Step 2:  Cut out an access slot

Given that a guitar is relatively lightweight, approach this project with the perspective that this musical instrument is a unique lampshade.  With that said, this first step is to cut out a small section of the guitar’s bottom side in which the lamp will be inserted.  Use painter’s tape to outline the portion to be removed; this will serve as a drilling and sawing guide.  Add a large bit to the drip and drill a hole on the side corners of the section outlined by the painter’s tape.  Starting in one of the holes, place your jigsaw blade then start cutting from one corner to the next.  Do so on all four sides.  Cut very gently and slowly. The piece to be removed should either fall out or can be easily taken out.  Use sandpaper to smooth the edges.

Step 3: Drill a hole to hold the lamp finial

Turn the guitar over and drill a hole on the back side of the handle; the place where it connects to the body/base of the instrument. Be sure your hole goes all the way through into the inside of the guitar.  The finial, on the top of the lamp’s harp, will be inserted here.  Lightly sand the edges of the hole.

Tim sprays a coat of black paint on the guitar

Tim's guitar and lamp base spray painted black

Step 4: Create your own melody with spray paint

To freshen up the look of the guitar and lamp base and to connect these items, spray on a glossy coat of paint.  Black was selected for this accent piece to provide an elegant and bold look.  However, you might select your favorite color or one that compliments the room in which this piece will call home.  Apply several light coats to both and turn the guitar over to ensure all sides and parts of covered.  Let dry for several hours between coats; if you handle it too soon, you may leave fingerprints on the smooth surface.  After several coats are applied, let dry overnight.

Tim traces the shape of the guitar on contact paper

Tim decoupages contact paper to guitar

Step 5:  Decoupage on drama (optional step)

To make this accent lamp truly a work of art, consider selecting a piece of eye-catching paper picked up at your local arts and craft store.   You could also use sheet music, maps or other paper to make this truly one-of-a-kind.  This step will require additional time, care and patience AND is so worth it!

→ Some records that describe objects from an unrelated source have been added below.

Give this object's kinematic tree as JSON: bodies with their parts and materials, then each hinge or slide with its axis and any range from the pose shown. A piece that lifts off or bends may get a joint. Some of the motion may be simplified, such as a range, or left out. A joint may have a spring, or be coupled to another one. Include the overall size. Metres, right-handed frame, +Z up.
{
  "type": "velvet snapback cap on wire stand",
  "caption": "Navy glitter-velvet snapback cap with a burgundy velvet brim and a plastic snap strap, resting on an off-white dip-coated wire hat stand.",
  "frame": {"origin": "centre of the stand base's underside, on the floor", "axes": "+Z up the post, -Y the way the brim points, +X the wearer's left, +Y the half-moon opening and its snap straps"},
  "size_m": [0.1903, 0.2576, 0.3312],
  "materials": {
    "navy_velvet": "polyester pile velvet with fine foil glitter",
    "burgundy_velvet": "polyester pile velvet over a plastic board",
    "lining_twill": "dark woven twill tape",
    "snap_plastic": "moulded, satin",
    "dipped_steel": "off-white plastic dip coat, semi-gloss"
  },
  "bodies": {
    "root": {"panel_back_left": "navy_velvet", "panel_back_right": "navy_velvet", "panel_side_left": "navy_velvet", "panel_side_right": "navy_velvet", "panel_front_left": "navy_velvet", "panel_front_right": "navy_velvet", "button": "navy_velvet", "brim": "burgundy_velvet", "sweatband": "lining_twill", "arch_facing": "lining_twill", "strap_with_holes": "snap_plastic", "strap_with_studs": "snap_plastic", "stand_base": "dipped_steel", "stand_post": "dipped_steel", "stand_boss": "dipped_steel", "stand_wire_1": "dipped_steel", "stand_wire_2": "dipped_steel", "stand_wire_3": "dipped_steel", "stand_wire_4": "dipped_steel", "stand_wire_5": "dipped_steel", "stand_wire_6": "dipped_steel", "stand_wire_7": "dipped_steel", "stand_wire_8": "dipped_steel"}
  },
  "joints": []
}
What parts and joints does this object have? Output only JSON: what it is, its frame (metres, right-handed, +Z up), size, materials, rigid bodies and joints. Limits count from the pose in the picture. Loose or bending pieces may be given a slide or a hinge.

Place the guitar on the paper, trace it and cut it out. Put the cut-out paper in place and use painter’s tape to hold it there.  You will want to use your scissors to cut out the handle where it connects to the front, the center hole, and place with the strings attached.  Use your fingers to create edges that will serve as a cutting guide.  Gently gut, placing it back in place to ensure it all aligns.  This can be tedious, so keep breathing!

Brush on a light coat of Modge Podge on the entire top surface of the guitar, place the paper on top and maneuver it into position.  Work to adhere the paper to the guitar by pressing it into place and using your fingers to push out any bubbles.  Let this dry for several hours, too.

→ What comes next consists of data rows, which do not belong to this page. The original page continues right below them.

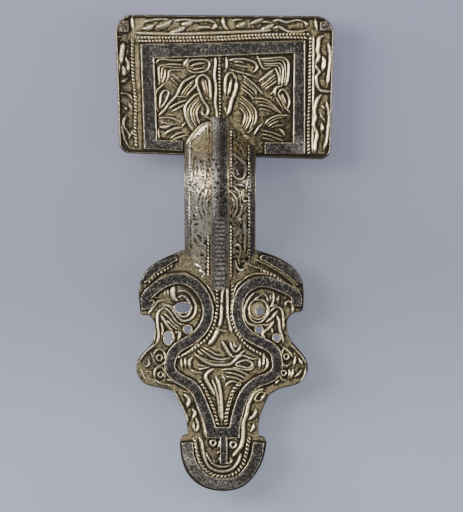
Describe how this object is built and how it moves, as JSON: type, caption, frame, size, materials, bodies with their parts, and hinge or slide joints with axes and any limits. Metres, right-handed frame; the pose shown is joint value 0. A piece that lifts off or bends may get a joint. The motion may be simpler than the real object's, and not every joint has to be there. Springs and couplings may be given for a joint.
{
  "type": "square-headed brooch",
  "caption": "Great square-headed bow brooch: cast silver-gilt plates in chip-carved relief, arched bow, pierced footplate and dark niello bands, with a closed pin behind.",
  "frame": {"origin": "on the surface the brooch lies on, under the middle of its bounding box", "axes": "+X to the right seen from the front, +Y along its length towards the headplate, +Z out of its face"},
  "size_m": [0.0633, 0.1378, 0.026],
  "materials": {
    "silver_gilt": "worn satin",
    "niello": "worn matt",
    "pin_metal": "tarnished"
  },
  "bodies": {
    "root": {"casting": "silver_gilt", "head_niello": "niello", "scroll_niello": "niello", "wing_niello_left": "niello", "wing_niello_right": "niello", "terminal_niello": "niello", "bow_niello_ridge": "niello", "bow_niello_left": "niello", "bow_niello_right": "niello", "pin": "pin_metal"}
  },
  "joints": []
}
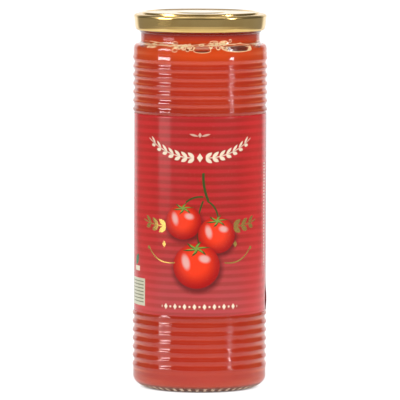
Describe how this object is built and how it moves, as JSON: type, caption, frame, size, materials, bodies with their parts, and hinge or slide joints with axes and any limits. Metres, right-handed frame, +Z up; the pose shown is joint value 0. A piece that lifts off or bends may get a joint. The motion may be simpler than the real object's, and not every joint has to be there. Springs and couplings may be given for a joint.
{
  "type": "passata jar",
  "caption": "Tall ribbed glass jar of tomato passata with a wrap-round red paper label and a gold twist-off lid.",
  "frame": {"origin": "middle of the face the jar stands on", "axes": "+Z up the jar's axis towards the lid; the label's front faces -Y, its lap is on the +X side"},
  "size_m": [0.0672, 0.0672, 0.1886],
  "materials": {
    "glass": "clear polished glass, fire-polished ribs",
    "passata": null,
    "label_paper": "satin printed paper",
    "gold_lid": "gold-lacquered tinplate, glossy"
  },
  "bodies": {
    "root": {"glass_jar": "glass", "passata": "passata", "label": "label_paper", "lid": "gold_lid"}
  },
  "joints": []
}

Expert Suggestion:  In place of the decoupaging, you could use color paints to add visual interest and dimension to the front of the guitar.  With craft paints, you could add stripes, musical notes, song lyrics or even a person’s name.  Consider the guitar’s front a blank canvas on which to express yourself!   You could even use a glue gun to affix small tiles, cut glass, puzzle pieces and more.

Tim adds wires to the front of the guitar

Step 6: Use wire if needed for strings

You may get lucky and find a guitar with all its strings in place and ready to go.  The one for this project was missing several strings so they were all cut away at the start of its transformation, which made the decoupaging step easier.   The strings were replaced with very thin silver wire (a color selected intentionally) that were thread through the bottom, knotted then looped through the top parts and tighten into place.  The silver adds a shimmery look to it.

Step 7: Add a light bulb and insert base

Screw in your small, LED light (that will be cool even when turned on) into the base then gently insert it into the open section in the bottom.  Guide the long, thin finial into place peaking into the round front hole to ensure it goes into the hole you drilled early into the handle.  It should fit snugly into place, something you tried as you drilled the hole.

Tim drills holes into the front of the guitar

Step 8: Drill in holes to let the light shine

Use your drill to add holes which will allow more light to shine from the piece.  Your paper or design might help you decide where to drill the holes or you might want to create a pattern.

Tim's completed guitar lamp

Step 9:   Put this accent lamp in its place, turn it on and hear the music!

There are so many places this song-inspiring piece could go!  On a side table, in the foyer, next to your media center, beside your couch.  Whether you decide its new home will be, you’ll want to sing a song about how charming it is!